Our current (soon to be previous) backup server had 4TB of staging space (to prevent tape scrubbing).  We have 228 robotically automated tape slots using LTO-5, which provides 1.5TB per tape.  We have 3 LTO-5 drives.  Current uncompressed backup capacity is 342TB.

The new solution will provide a server with 8TB of staging space, while also providing faster disks.  This is important for a number of reasons.  Our new LTO-7 drives write data much faster, and also have a capacity of 6.0TB per tape, uncompressed.  We will have the same slot configuration — 228 robotically automated slots.  The system will start with 2 LTO-7 drives for cost reasons, and we will add two additional drives in the next fiscal year.  In addition to the increased performance and reliability advantages, the system will provide us with an uncompressed capacity of 1.4PB.

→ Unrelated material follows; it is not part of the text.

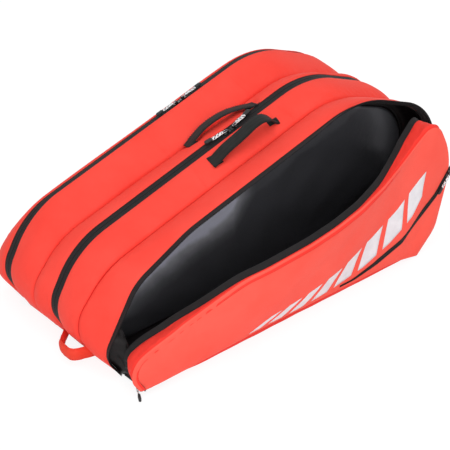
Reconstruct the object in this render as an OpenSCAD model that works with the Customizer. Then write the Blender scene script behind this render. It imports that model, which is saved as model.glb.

Once this is in place, I will begin to add some new and larger storage systems.  These will be beneficial particularly for cryoem and xray data as these sets continue to grow in resolution.

Happy Computing.

Ultron storage expanded

I recently completed upgrades for the Ultron storage space, doubling the space from 11TB to 22TB.  This is all-flash storage in RAID10 and offers extreme throughput for HPC jobs.

Note that this is still space only for processing.  Once data is processed it should be moved to one of the file servers since that is much less expensive space.  If you need any assistance with this, email the systems administrator.